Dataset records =
____________________

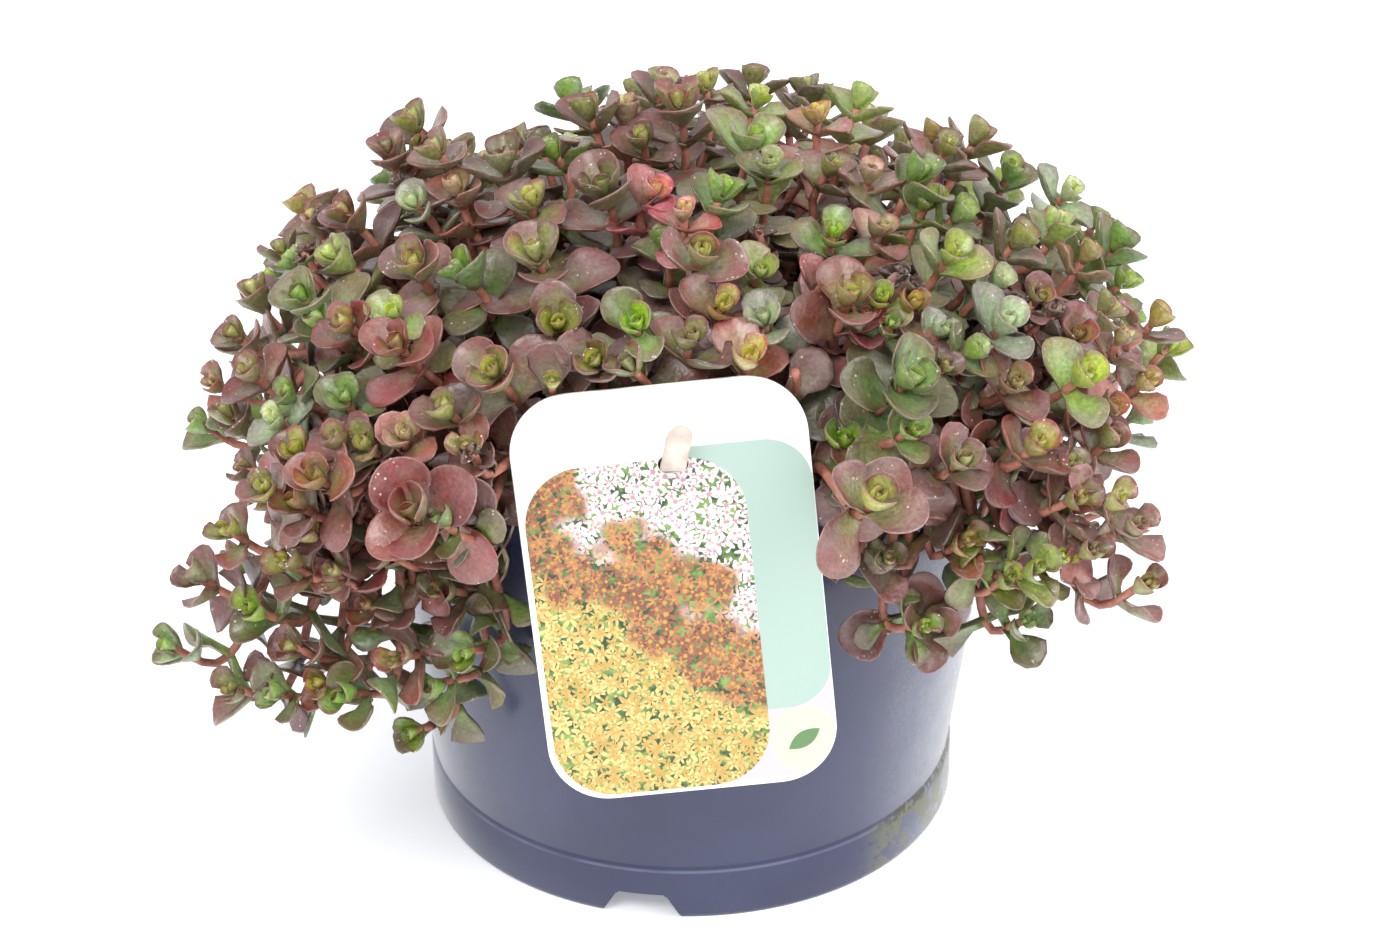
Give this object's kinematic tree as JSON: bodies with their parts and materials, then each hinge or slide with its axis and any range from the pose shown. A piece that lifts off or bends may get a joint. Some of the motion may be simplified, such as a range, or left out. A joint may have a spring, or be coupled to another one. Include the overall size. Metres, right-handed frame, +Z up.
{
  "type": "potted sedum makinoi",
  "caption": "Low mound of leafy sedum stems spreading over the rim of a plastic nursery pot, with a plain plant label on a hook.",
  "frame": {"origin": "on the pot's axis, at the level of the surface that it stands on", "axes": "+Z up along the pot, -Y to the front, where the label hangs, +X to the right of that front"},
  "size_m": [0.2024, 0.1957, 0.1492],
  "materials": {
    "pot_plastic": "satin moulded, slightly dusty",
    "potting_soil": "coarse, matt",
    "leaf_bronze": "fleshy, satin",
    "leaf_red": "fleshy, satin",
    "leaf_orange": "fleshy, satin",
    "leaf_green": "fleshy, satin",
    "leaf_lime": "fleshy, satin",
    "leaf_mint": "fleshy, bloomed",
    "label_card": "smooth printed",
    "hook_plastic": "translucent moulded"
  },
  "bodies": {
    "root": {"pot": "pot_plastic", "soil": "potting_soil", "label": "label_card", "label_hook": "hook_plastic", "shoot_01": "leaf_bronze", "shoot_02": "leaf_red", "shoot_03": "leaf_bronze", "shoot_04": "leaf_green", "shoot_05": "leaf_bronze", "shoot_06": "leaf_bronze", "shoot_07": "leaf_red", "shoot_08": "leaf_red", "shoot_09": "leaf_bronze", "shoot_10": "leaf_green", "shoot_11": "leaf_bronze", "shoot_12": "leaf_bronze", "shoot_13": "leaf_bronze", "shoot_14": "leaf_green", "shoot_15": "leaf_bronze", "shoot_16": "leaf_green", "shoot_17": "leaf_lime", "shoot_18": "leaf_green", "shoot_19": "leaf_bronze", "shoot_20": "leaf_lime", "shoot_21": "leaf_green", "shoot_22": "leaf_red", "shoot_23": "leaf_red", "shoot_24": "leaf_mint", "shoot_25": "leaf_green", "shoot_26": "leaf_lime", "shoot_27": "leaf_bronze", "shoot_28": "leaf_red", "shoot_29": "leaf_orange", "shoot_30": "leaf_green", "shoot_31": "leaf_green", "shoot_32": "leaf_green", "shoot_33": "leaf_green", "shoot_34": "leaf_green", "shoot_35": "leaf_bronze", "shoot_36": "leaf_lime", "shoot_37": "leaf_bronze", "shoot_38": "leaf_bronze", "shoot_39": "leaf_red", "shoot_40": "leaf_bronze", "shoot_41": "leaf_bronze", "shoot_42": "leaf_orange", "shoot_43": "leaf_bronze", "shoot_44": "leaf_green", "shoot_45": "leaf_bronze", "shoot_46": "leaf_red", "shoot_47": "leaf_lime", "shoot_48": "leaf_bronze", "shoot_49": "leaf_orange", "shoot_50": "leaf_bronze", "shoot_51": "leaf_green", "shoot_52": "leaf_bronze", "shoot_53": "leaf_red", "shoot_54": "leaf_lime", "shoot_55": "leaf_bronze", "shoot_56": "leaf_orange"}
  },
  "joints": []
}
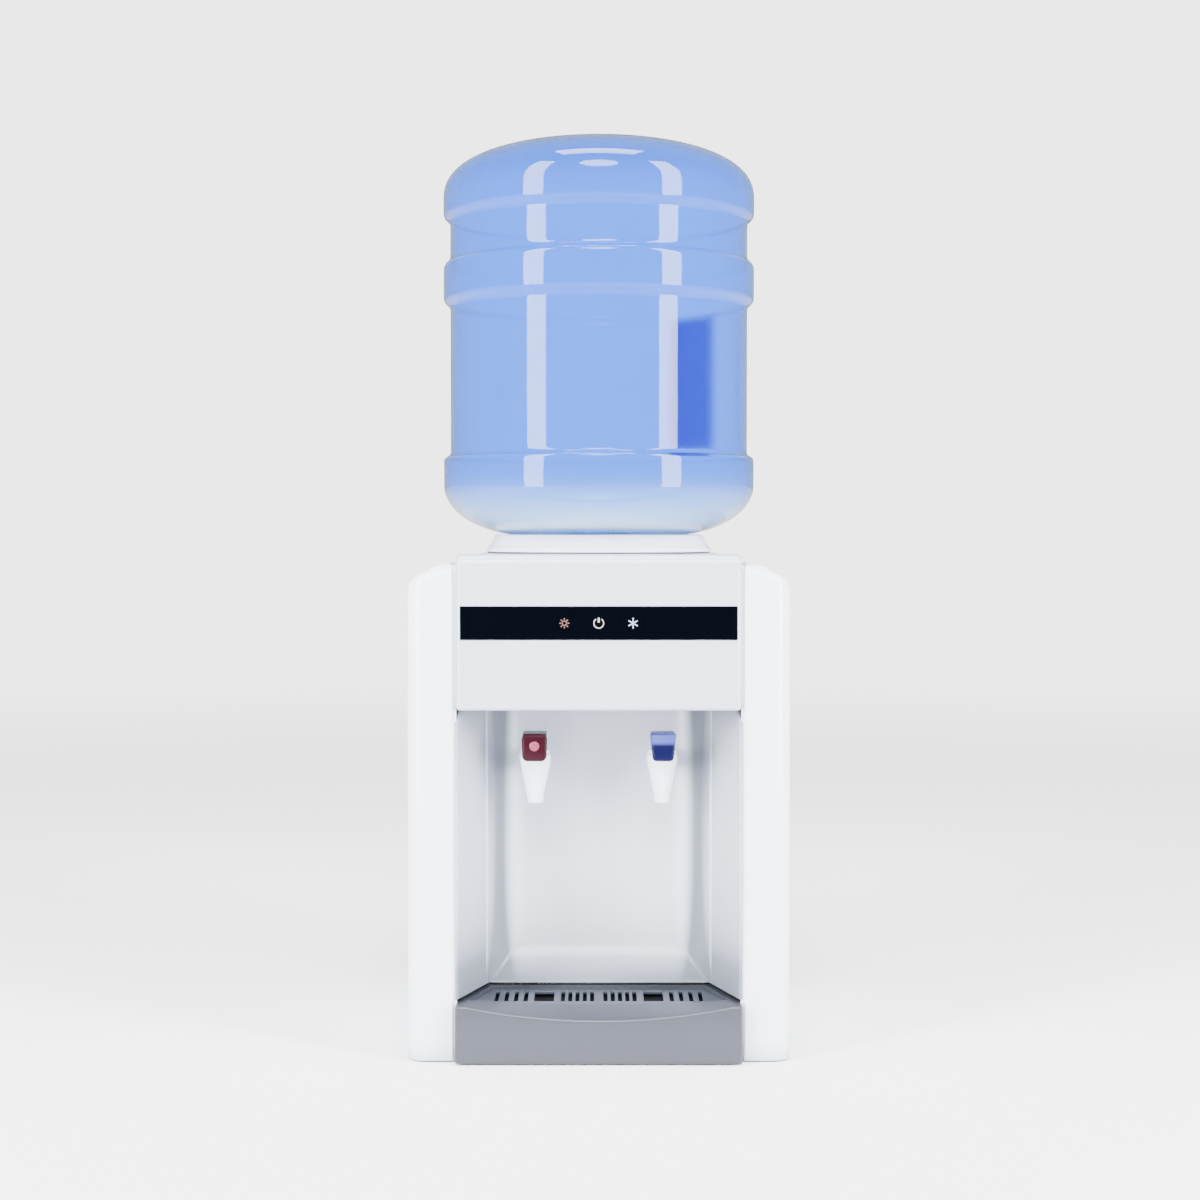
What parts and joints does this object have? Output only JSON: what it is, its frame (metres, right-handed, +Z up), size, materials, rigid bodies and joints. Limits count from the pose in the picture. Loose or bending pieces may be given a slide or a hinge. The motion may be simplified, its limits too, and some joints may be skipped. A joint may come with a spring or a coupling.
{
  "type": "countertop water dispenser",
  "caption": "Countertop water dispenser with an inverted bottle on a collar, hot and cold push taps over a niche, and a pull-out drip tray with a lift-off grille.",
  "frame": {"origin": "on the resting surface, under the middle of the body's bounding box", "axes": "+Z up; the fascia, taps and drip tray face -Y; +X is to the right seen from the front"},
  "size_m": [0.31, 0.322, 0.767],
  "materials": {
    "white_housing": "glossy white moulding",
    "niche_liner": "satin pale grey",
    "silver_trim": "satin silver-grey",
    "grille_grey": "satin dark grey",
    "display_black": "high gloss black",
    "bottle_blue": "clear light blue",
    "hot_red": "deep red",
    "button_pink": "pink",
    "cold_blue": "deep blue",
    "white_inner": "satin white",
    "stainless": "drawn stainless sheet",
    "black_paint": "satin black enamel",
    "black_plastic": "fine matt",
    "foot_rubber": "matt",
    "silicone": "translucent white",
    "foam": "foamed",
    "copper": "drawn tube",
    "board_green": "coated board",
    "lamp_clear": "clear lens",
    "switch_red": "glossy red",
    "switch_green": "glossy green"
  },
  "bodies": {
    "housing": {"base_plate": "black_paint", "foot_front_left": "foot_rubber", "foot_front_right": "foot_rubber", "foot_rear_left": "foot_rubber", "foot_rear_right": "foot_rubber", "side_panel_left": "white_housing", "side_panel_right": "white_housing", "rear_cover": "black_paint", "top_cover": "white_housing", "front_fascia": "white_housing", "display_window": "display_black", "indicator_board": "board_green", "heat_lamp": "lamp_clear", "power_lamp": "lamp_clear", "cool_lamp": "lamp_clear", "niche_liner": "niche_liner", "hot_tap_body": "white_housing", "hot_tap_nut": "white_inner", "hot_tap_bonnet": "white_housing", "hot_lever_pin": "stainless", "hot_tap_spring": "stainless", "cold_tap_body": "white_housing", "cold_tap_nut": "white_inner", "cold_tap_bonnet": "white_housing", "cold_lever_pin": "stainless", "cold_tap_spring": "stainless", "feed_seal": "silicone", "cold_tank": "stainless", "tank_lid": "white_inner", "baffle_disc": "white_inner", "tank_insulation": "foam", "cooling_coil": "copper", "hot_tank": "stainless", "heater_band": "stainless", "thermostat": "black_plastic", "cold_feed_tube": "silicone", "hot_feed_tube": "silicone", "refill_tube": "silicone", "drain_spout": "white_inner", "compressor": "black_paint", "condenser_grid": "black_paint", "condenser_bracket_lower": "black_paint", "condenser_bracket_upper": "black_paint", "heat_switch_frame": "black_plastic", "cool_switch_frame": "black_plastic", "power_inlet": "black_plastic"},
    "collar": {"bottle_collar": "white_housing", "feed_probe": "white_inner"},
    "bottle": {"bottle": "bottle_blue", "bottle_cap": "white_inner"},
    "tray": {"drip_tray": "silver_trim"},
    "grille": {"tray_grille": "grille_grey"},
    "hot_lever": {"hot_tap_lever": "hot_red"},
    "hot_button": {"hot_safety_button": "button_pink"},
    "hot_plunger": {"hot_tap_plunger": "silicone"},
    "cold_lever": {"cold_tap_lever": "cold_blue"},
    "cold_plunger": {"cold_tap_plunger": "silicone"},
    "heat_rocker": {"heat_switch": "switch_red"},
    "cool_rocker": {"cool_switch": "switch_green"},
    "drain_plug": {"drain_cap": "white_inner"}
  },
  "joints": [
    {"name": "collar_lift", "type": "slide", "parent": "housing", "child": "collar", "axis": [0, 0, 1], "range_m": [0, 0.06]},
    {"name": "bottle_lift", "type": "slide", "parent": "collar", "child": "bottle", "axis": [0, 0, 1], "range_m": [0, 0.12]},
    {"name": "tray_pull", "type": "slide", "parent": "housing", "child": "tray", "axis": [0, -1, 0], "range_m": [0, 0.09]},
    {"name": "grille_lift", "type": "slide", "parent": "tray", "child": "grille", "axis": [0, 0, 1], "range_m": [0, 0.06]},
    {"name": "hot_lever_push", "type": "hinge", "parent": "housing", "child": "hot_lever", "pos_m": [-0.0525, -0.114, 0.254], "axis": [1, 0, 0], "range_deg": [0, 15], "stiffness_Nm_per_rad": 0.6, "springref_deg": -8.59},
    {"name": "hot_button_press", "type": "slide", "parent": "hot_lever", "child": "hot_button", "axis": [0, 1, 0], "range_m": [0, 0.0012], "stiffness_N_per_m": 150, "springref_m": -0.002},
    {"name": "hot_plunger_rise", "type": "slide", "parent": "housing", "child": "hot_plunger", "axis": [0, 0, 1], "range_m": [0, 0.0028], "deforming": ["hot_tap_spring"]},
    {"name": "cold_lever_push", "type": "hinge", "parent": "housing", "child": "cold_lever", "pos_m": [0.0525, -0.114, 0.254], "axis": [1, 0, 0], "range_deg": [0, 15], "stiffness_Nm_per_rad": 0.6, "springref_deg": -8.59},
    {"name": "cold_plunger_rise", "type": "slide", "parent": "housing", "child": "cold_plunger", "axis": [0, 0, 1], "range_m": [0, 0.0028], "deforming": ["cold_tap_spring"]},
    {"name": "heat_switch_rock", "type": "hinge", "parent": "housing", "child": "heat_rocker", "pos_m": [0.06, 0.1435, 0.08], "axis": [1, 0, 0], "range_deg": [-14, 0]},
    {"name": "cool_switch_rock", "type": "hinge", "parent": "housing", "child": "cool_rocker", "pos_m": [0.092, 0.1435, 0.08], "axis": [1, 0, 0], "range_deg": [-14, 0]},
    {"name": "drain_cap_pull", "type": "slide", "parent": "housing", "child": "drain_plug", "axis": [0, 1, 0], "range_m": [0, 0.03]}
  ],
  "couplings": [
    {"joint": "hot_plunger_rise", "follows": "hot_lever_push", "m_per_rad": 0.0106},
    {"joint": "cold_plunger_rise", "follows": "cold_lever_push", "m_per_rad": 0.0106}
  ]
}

____________________

Report only a number: how many lines in the material above contain the string "this".

RESULT BELOW = 2